Sales versus estimate
Consumer product companies are struggling to accelerate sales growth in developed markets, including North America and Western and Central Europe. A category slowdown and increased competition are negatively impacting sales. As for Kimberly-Clark (KMB), its 2Q17 sales of $4.6 billion missed analysts’ estimate marginally and fell 0.70% YoY (year-over-year). Lower sales in developed markets are to blame.
North America plays spoilsport
Kimberly-Clark’s top line continues to suffer from a weakness in the North American market, mainly the United States. In 2Q17, the company’s organic sales at its consumer businesses in North America fell 2.0%, reflecting lower shipments, increased competition, and moderating demand. Volumes in its Personal Care segment fell 1.0% due to lower category demand and heightened competitive activity. The company plans to increase its marketing and promotional spending to drive category demand in the coming quarters. However, softness in category growth and higher marketing spending could result in lower margins for the region.
In comparison, its peers Procter & Gamble (PG) and Colgate-Palmolive (CL) are also struggling in North America, which is a major reason behind their sluggish top-line performances. In contrast, Clorox (CLX) and Church & Dwight (CHD) are generating industry-leading sales and volumes growth on the home turf through their strong portfolios of innovative brands.
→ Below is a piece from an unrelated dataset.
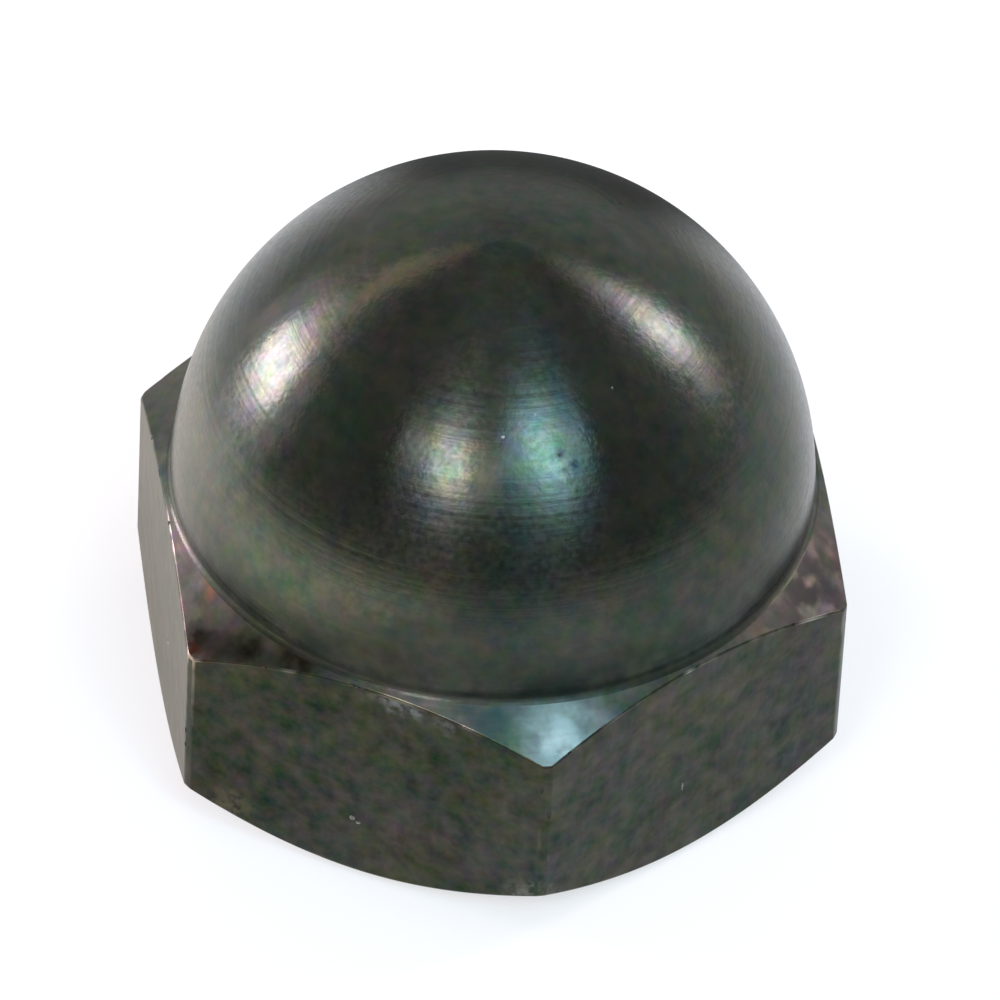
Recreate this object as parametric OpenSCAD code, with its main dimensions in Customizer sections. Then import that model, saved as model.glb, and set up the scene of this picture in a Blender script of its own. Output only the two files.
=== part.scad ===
// Domed cap nut that holds a steering wheel on its column.
// It is one piece of blackened steel: hexagonal bar, turned to a hemisphere on top,
// chamfered at both ends, then drilled and tapped from below.
// It stands on its bearing face, centred on the origin, with the thread's axis along Z.
// The 5/8 inch thread is left plain here: the bore has the thread's inner diameter.

/* [Hexagon] */
// Width across the flats, which takes a 15/16 inch spanner
across_flats = 23.8; // [19:0.1:30]
// Height from the bearing face to the foot of the dome
hex_h = 9.75; // [7.5:0.05:16]
// How far the bar's upright corners are rounded back along the radius
corner_break = 0.1; // [0.05:0.05:0.4]

/* [Chamfers] */
// Slope of the upper chamfer, in degrees from level
top_slope = 34; // [20:1:45]
// Slope of the lower chamfer, in degrees from level
base_slope = 40; // [20:1:50]
// How far the edge of the bearing face lies inside the flats
base_inset = 0.5; // [0.2:0.1:1.5]

/* [Dome] */
// How far the foot of the dome lies inside the flats
dome_inset = 0.3; // [0.2:0.05:1.5]
// Radius that the turning tool leaves round the foot of the dome
foot_r = 0.35; // [0.2:0.05:0.4]

/* [Bore] */
// Diameter of the bore, at the crests of its thread
bore_d = 14.5; // [8:0.1:18]
// How far the countersunk mouth opens beyond the bore, along the radius
mouth_break = 1; // [0.5:0.1:1.5]
// Metal left between the drill point and the top of the dome
crown_wall = 2.1; // [1.2:0.1:5]
// Angle of the drill point, from side to side
point_angle = 118; // [90:1:140]

/* [Hidden] */
steel_black = "#34373a";
// Steps round a full turn
$fn = 144;
// How far a cutter or a bar runs past the metal it works on
spare = 1;

flat_r = across_flats / 2;
corner_r = flat_r / cos(30);
trimmed_r = corner_r - corner_break;
bearing_r = flat_r - base_inset;
dome_r = flat_r - dome_inset;
total_h = hex_h + dome_r;

// Where each chamfer ends on the trimmed corners
base_edge_z = (trimmed_r - bearing_r) * tan(base_slope);
top_edge_z = hex_h - (trimmed_r - dome_r) * tan(top_slope);

// Centre of the tool radius at the dome's foot, measured from where the dome meets the
// chamfer: it lies touch_r from the hemisphere and touch_r above the chamfer, a hair less
// than its own radius, so that its curve crosses both of them cleanly
touch_r = foot_r - 0.001;
foot_b = dome_r * pow(cos(top_slope), 2) - touch_r * sin(top_slope);
foot_c = touch_r * (touch_r * pow(sin(top_slope), 2) - 2 * dome_r * pow(cos(top_slope), 2));
foot_x = sqrt(foot_b * foot_b - foot_c) - foot_b;
foot_y = (touch_r - foot_x * sin(top_slope)) / cos(top_slope);
foot_centre = [dome_r + foot_x, hex_h + foot_y];
foot_on_dome = foot_centre * (1 - foot_r / (dome_r + touch_r))
    + [0, hex_h] * foot_r / (dome_r + touch_r);
foot_on_chamfer = foot_centre - foot_r * [sin(top_slope), cos(top_slope)];

bore_r = bore_d / 2;
mouth_r = bore_r + mouth_break;
point_h = bore_r / tan(point_angle / 2);
bore_end_z = total_h - crown_wall - point_h;

// Half outline of the turned shape: radius against height
module chamfered_outline() {
    polygon([
        [0, 0],
        [bearing_r, 0],
        [trimmed_r, base_edge_z],
        [trimmed_r, top_edge_z],
        [dome_r, hex_h],
        [0, hex_h]
    ]);
}

module dome_outline() {
    translate([0, hex_h])
        intersection() {
            circle(r = dome_r);
            square(dome_r + spare);
        }
}

// Metal that the tool radius leaves in the corner between dome and chamfer
module foot_outline() {
    difference() {
        polygon([[dome_r - foot_r, hex_h - foot_r], foot_on_chamfer, foot_centre, foot_on_dome]);
        translate(foot_centre) circle(r = foot_r);
    }
}

module turned_body() {
    rotate_extrude() {
        chamfered_outline();
        dome_outline();
        foot_outline();
    }
}

module hexagonal_bar() {
    translate([0, 0, -spare])
        cylinder(h = total_h + 2 * spare, r = corner_r, $fn = 6);
}

module blind_bore() {
    rotate_extrude()
        polygon([
            [0, -spare],
            [mouth_r + spare, -spare],
            [bore_r, mouth_break],
            [bore_r, bore_end_z],
            [0, bore_end_z + point_h]
        ]);
}

module nut() {
    color(steel_black)
        difference() {
            intersection() {
                hexagonal_bar();
                turned_body();
            }
            blind_bore();
        }
}

nut();
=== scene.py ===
# %% [markdown]
# # A domed cap nut, the kind that holds a steering wheel on its column
#
# The real nut starts as a length of hexagonal steel bar. A lathe turns one end to a hemisphere, cuts a
# chamfer on both ends of the hexagon, drills a blind hole from below and taps a thread in it. Then the nut
# is blackened in a hot salt bath and dipped in oil. This lesson keeps nearly the same order: the turned
# outline, the flats, worn edges, dents, a real thread, and then the finishes.

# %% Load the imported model
import math
import random

import bmesh
import bpy
from mathutils import Matrix, Vector


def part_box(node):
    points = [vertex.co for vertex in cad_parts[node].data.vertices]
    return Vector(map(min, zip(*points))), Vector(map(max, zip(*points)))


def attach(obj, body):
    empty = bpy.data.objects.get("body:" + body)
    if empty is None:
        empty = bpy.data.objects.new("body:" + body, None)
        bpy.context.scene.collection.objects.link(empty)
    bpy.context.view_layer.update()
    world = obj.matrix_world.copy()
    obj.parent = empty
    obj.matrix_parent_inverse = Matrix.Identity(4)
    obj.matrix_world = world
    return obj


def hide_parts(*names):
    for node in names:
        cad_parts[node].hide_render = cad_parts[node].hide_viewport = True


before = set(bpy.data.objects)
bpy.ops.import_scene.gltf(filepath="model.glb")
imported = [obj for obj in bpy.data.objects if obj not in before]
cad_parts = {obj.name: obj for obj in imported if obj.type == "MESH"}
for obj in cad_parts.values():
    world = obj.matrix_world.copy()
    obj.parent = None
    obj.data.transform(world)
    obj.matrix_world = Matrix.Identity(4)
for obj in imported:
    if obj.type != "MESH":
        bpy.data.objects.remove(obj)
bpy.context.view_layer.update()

# %% [markdown]
# ## Sizes
#
# The CAD model is fixed, so its box gives the three main sizes: half the width across the flats, the radius
# to which the hexagon's corners are trimmed, and the height. The rest repeats the drawing. Blender works in
# metres here and a fitter thinks in millimetres, so a short function turns one into the other. The two
# radii are a ten-thousandth of a millimetre under the CAD's, so that rounding never puts a point outside.

# %% Main sizes, from the CAD box
MILLIMETRE = 0.001
nut_low, nut_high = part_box("nut")


def mm(*values):
    """Millimetres to metres: one number, or the coordinates of a point."""
    if len(values) == 1:
        return values[0] * MILLIMETRE
    return Vector(values) * MILLIMETRE


CLEARANCE = 0.0001
flat_radius = min(nut_high.y, -nut_low.y) / MILLIMETRE - CLEARANCE
trimmed_radius = min(nut_high.x, -nut_low.x) / MILLIMETRE - CLEARANCE
total_height = nut_high.z / MILLIMETRE
print("flats at", flat_radius, "corners trimmed to", trimmed_radius, "height", total_height)

# %% Sizes of the drawing: lengths in millimetres, slopes given in degrees from the level
hexagon_height = 9.75
dome_radius = total_height - hexagon_height
bearing_radius = 11.4
base_slope = math.radians(40)
top_slope = math.radians(34)
foot_radius = 0.35
bore_radius = 7.25
mouth_radius = 8.25
bore_depth = 14.894
drill_tip = 19.25
print("dome radius", dome_radius)

# %% [markdown]
# ## The turned outline
#
# Everything on this nut except the six flats is round, so it can be drawn as one outline in the plane of
# the axis and spun once. The outline could also be a curve or a stack of cylinders, but a line that is
# extruded point by point reads like the lathe's own list of cuts: it starts at the tip of the drilled hole,
# runs down the bore, across the bearing face, up the outside and over the dome to the axis again. Both ends
# lie on the axis, so the spin closes the solid by itself.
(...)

Other developed markets also struggling
Kimberly-Clark’s organic sales fell 3.0% in other developed markets such as South Korea, Australia, and Western and Central Europe. In South Korea, sales for its Personal Care segment suffered from a decline in the diaper category since a significantly low birth rate resulted in tepid demand. Persisting challenges in Western and Central Europe also dragged volumes down. Management expects South Korean sales to improve in the second half of the year due to product upgrades and the relaunch of baby wipes.
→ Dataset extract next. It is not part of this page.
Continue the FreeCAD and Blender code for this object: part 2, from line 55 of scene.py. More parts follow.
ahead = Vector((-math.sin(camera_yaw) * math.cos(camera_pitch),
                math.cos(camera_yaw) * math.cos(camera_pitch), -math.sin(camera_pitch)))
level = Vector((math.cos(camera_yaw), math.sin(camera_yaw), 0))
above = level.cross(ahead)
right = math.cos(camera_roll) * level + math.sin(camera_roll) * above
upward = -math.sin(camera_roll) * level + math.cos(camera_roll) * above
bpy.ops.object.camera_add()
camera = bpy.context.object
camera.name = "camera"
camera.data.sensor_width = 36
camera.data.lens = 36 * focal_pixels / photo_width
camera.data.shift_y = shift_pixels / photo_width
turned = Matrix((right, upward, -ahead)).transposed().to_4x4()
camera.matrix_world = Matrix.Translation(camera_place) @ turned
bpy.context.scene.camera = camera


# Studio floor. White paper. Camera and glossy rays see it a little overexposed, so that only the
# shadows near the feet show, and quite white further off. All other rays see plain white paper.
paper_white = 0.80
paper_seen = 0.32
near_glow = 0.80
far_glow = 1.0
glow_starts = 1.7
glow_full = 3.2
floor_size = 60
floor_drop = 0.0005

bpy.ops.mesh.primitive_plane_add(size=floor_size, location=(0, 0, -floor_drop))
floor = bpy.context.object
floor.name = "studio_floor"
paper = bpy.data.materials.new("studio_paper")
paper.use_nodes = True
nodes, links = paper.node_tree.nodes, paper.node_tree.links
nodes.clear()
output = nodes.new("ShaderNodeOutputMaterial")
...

Emerging markets drove growth
Kimberly-Clark’s organic sales in developing and emerging markets rose 2.0% due to an increase in volumes. However, lower pricing continues to remain a drag. In China (FXI), the company’s organic sales in diapers remained flat since improved volumes were offset by a reduction in selling prices. In Brazil, organic sales for the company’s personal care segment fell in the high single digits. In Argentina, organic sales in the personal care segment were driven by higher pricing. Notably, in Russia, volumes remained strong.